MN: It has evolved and become much, much bigger. When I first started here the Fashion Week was the key event- the Salone was small. Now Salone brings hundreds of thousands people to Milan, and now is a much larger celebration. And it remains an analog event- one where people meet and interact in person. In that sense it’s a bit old school. And yet, it’s young – there are so many young people here – it’s great to see.

Marc Newson at the launch of his new monograph (Taschen)
Marc Newson at the launch of his new monograph (Taschen)

I: What advice would you give young designers to help them on their way?

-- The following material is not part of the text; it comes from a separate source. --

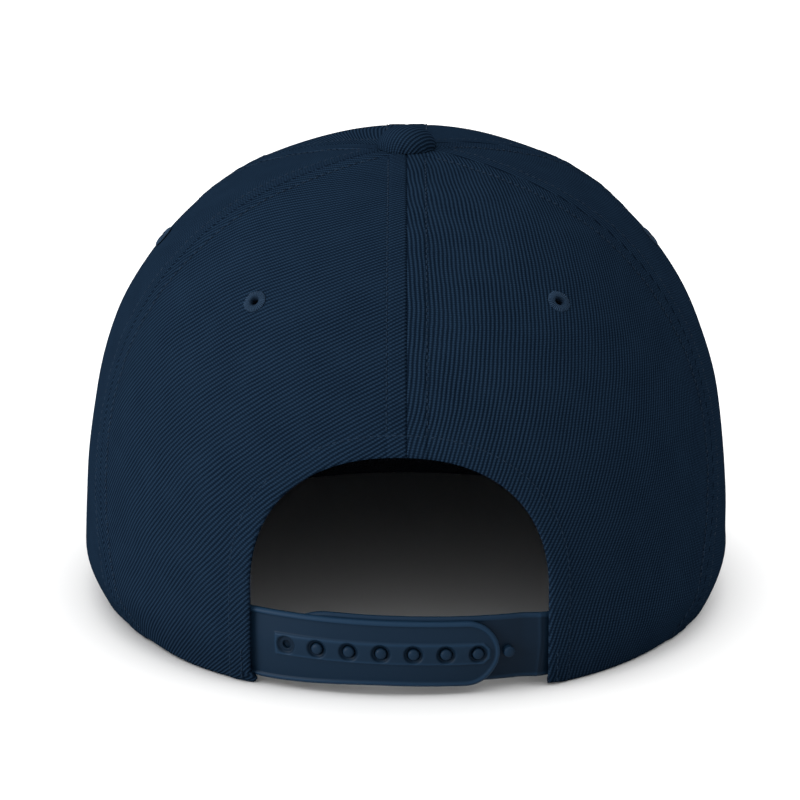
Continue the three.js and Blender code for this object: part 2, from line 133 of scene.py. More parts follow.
# Sweatband
BAND_HEIGHT = 30.0
BAND_THICKNESS = 1.2
BAND_LIFT = 0.4
BAND_SETBACK = 2.0
BAND_CORNER = 4.0
BAND_CLEARANCE = 0.5
BAND_ROWS, BAND_COLUMNS = 22, 300
BAND_RADIUS = 95.0
BAND_RIPPLE = 0.06
BAND_SEAM, BAND_SEAM_DROP, BAND_SEAM_WIDTH = 0.25, 3.0, 0.6

# Straps
STRAP_RADIUS = 98.9
STRAP_DEPTH = 2.1
STRAP_STEP = 1.5
STRAP_THICKNESS = 1.2
STRAP_LEVEL = 12.5
STRAP_TILT = math.radians(1.4)
STRAP_TAB = 12.0
HOLES_STRAP_HEIGHT = 18.2
PEGS_STRAP_HEIGHT = 18.8
PEGS_STRAP_RAISE = 0.6
STRAP_RELIEF = 0.55
STRAP_DROP = 0.5
STRAP_FLARE = 1.7
PEG_COUNT = 7
PEG_PITCH = 8.75
PEG_RADIUS = 1.52
PEG_RISE = 0.2
FIRST_HOLE = 33.2
HOLES_END = -25.3
PEGS_END = 30.45
TONGUE = 4.9
HOLE_RADIUS = 1.9
OPEN_HOLE_RADIUS = 1.25
SINK_RADIUS = 2.7
SINK_DEPTH = 0.85
PLATE_HALF = 3.1
PLATE_CHAMFER = 1.25
PLATE_ENDS = (0.55, 0.7)
RIDGE, RIDGE_SETBACK, RIDGE_WIDTH = 0.22, 1.0, 0.35
INNER_RIM = 0.2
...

MN: I grew up in a time before computers, before the internet, so I learned drawing and modeling- making things. Don’t lose that. Continue to work at this level, don’t rely on the computer, however useful it may be as a tool.

Audience Questions:

Audience: How’s your Ferrari project going? Will it be something I can afford?

MN: I’m not sure it will be something I can afford. Nevertheless, this is a dream project. I can’t imagine a better company to work for. And, I get to work with my good friend Jony Ive, so that makes it more special, and of course, it’s in Italy! A dream job. But I can’t comment on the specifics.

Car Design News: One of the projects we are most fond of is the Ford021C, a concept car from the turn of the century. Could you discuss the design process and how it has influenced your work since?

MN: The Ford 021C was a concept car introduced about 25 years ago (at the Tokyo Motor Show in 1999-Ed.) It was my first automotive design- I didn’t know anything about designing a car, which my colleagues at Ford took great pains to point out. So, I started with a child’s idea of a car- basically a three-box shape and generic form and then enhance it with details. The project was basically about the details.

It was scheduled to go into production with a company that Ford owned, but it didn’t happen, as Ford was embroiled in a scandal at the time. But I have seen some ideas incorporated into other manufacturers’ designs, and it has influenced my work over the years.

In many ways, I think it is more relevant now than when it was introduced.